Saturday, March 03, 2007

Too much of a good thing?

Computer viruses are bad. Right? Very bad!

So anti-virus programs are good. Right? Very good!

If one anti-virus program is good, two are better. Right?

Not necessarily!

In fact, by 2 a.m. this morning, I was totally convinced that when it comes to computer anti-virus programs, you really can have too much of a good thing.

For several days my computer has been getting painfully slower and slower like an arthritic senior in damp weather. Finally, about 11 p.m. last night, it decided to slow to a virtual stop. The problem is, my sermon for tomorrow, and a great deal of my "life," were now unretrievable on this recalcitrant beast called a lap top. Okay, so if my life can be locked up in rebellious technology, maybe my life has become a little pathetic. Sorry.

With computers, shutting down and restarting cures a lot of junk. But, after initiating and watching a number of horrendously slow and fruitless restarts (kind of like watching paint dry), I finally chased down a technical support number for Dell. If you haven't yet discovered, technical support is now an intercultural experience. After a couple of very frustrating contacts, a sweet lady in the Philippines was very helpful but ultimately connected me to a $79-just-to-get-started-for-pay-technical-support-person not covered by our service contract. Actually, I never did get connected or pass my credit card numbers to an unknown person in order to rescue my stalled life.

While on hold, I slowly navigated through the add-and-remove process and wiped out one of those good anti-virus programs. INSTANTLY, MY COMPUTER WAS WELL! Hmmmm. I guess you can have too much of a good thing, aka, two good anti-virus programs.

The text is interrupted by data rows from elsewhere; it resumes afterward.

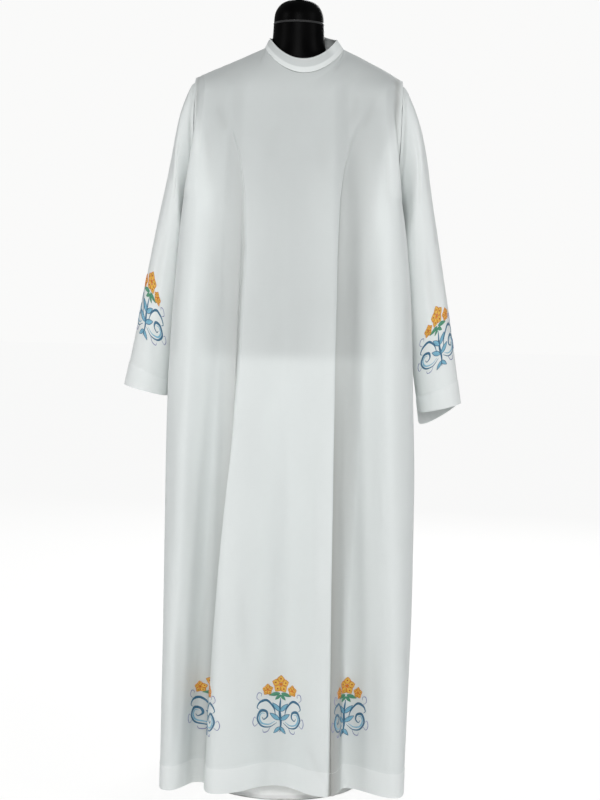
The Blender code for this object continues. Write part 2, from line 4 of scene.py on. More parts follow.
import bpy
import numpy as np
from bpy.props import FloatProperty, FloatVectorProperty, PointerProperty
from mathutils import Matrix, Vector
from mathutils.bvhtree import BVHTree


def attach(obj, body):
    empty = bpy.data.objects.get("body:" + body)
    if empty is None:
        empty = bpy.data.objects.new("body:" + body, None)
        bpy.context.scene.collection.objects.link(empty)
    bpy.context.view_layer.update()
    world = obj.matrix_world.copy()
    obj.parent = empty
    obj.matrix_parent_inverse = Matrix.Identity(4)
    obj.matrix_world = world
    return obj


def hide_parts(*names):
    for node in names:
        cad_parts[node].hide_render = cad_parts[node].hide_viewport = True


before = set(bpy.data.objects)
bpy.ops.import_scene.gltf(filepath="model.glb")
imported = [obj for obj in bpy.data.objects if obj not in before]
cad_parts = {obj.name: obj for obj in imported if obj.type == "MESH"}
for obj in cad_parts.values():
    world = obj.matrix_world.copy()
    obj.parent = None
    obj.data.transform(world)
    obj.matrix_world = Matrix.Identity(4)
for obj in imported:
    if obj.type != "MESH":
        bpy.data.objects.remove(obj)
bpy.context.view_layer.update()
BODY = "root"

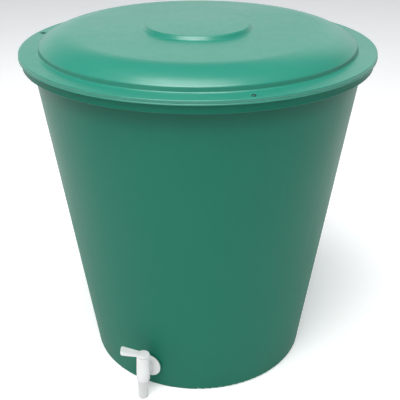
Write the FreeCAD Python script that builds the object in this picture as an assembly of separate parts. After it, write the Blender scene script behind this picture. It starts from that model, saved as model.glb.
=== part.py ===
import FreeCAD, Part
import os
from math import atan2, cos, degrees, hypot, radians, sin, sqrt, tan
from FreeCAD import Placement, Rotation, Vector

# Round plastic rain barrel with a domed lid and a quarter-turn tap, in millimetres.
# +Z is up, the origin is the centre of the face it stands on, and -Y is the front.
# Angles round the barrel are compass-like: 0 at the front, positive towards +X.

# Tub: a tapered round vessel with a raised floor and a turned-down rim.
BASE_RADIUS = 212.2
WALL_SLOPE = 0.1348
TUB_WALL = 3.5
FLOOR_RAISE = 8.0
FLOOR_THICKNESS = 4.0
FLOOR_PANEL_RADIUS = 176.0
STANDING_RING_INNER = 184.0
BASE_FILLET = 4.0
BASE_INNER_FILLET = 5.0
PANEL_FILLET = 6.0
PANEL_INNER_FILLET = 5.0
STANDING_RING_FILLET = 3.0
STANDING_RING_TOP_FILLET = 4.0

RIM_TOP_Z = 610.5
RIM_THICKNESS = 4.0
RIM_OUTER_RADIUS = 308.6
RIM_FILLET = 3.0
RIM_LIP_Z = 591.2
RIM_LIP_RADIUS = 311.0
RIM_LIP_WALL = 3.2
RIM_LIP_FLARE = 1.4
RIM_LIP_FLARE_HEIGHT = 2.2
RIM_LIP_BACK_EDGE = 0.8
RIM_LIP_FRONT_EDGE = 1.2

# Lid: raised central disc, flat crown, rounded shoulder, step, flat ring and lipped edge.
LID_WALL = 3.0
RING_TOP_Z = RIM_TOP_Z + LID_WALL
LID_RADIUS = 315.2
LID_EDGE_Z = 605.7
LID_EDGE_HEIGHT = 1.6
LID_EDGE_FILLET = 0.6
SKIRT_CORNER_RADIUS = 314.9
SKIRT_CORNER_FILLET = 1.6
SKIRT_FOOT_RADIUS = 314.2
SKIRT_FOOT_Z = 607.9
SKIRT_FOOT_FILLET = 0.4
STEP_FOOT_RADIUS = 281.2
STEP_FOOT_FILLET = 2.0
STEP_TOP_RADIUS = 279.8
STEP_TOP_FILLET = 4.0
CROWN_Z = 642.3
SHOULDER_RADIUS = 253.4
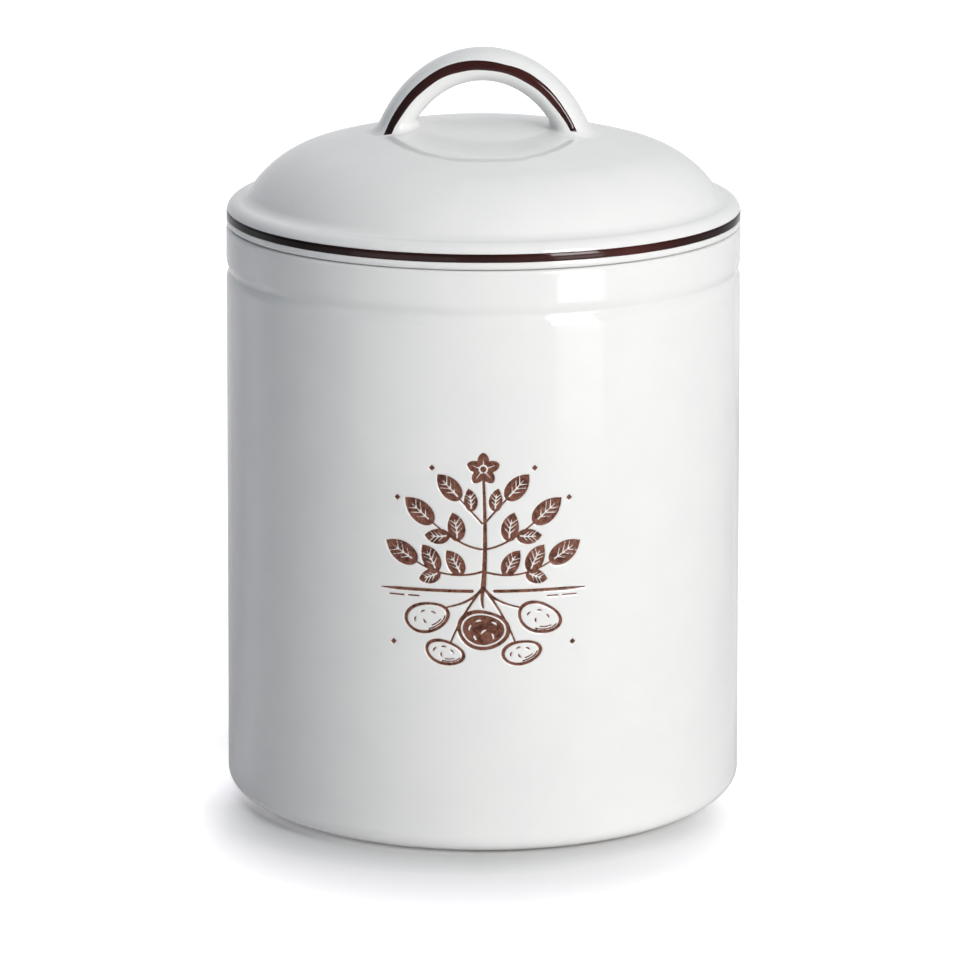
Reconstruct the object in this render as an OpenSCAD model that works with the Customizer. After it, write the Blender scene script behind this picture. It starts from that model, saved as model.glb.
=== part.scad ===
// Round storage jar for potatoes with a loose domed lid and a strap handle, in glazed ceramic.
// Millimetres, +Z up. The foot of the jar stands on z = 0 and the jar's axis is the Z axis.

/* [Jar] */
// Height of the jar without its lid
jar_h = 226.9; // [140:0.1:320]
// Outer radius of the wall at the rim
rim_r = 100; // [85:0.5:140]
// How much the outer radius grows from the rim down to the foot
wall_spread = 1.4; // [0:0.1:4]
// Thickness of the wall
wall_t = 6.5; // [4:0.1:9]
// Thickness of the floor, from the recess under it to the inside
floor_t = 7; // [4:0.1:12]
// Width of the rounding between wall and foot
corner_w = 14; // [6:0.5:20]
// Height of the rounding between wall and foot
corner_h = 9; // [4:0.5:16]
// Radius of the rounding between the inside of the wall and the floor
inner_corner_r = 10; // [4:0.5:16]
// Width of the unglazed ring that the jar stands on
foot_w = 6; // [3:0.5:12]
// Depth of the recess inside that ring
recess_h = 1.6; // [0.6:0.1:3]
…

Going to church (that may be an interesting alternative to "being the church") is a good thing. Right? So going to church a lot (a concept which seems quite building- and program-oriented) is a really good thing. Right? I grew up in the era when good Christians went to church "every time the doors were open." I apologize to all those to whom I encouraged that abominable idea.

Maybe going to church a lot is not a good thing. Maybe the church in the USA (one of the few places in the world where the church is in decline) has substituted "going to church" for "being the church." We feel like good Christians when we go to church, whether or not we really are more and more like Christ.

Perhaps our seemingly infinite expansion of meetings, events, and programs (all likely good in themselves--like my two anti-virus programs) has been substituted for authentic Christianity and the enactment of Jesus' mission in the world (redeeming sinners and relieving suffering--bringing the newness of the kingdom of God to broken people and a broken culture/world).

At 60, I'm slowing down (not quite as badly as my computer last night) and I sense that I'm running out of time. I want to invest what time I have left in moving toward a different model of being Jesus' church--His new community bringing new life to a broken world. That's why the pastors are talking quite a bit about "sharpening our focus" and "doing less better." It's not just about doing less things though. It's about trying to do the right things -- nurturing relational communities that are formative, caring, and missional. But we don't want to just add that to an already too full menu.

I guess you can tell that I'm thinking that our model of church and Christianity may have inadvertently (with all good intent) become too much of a good thing.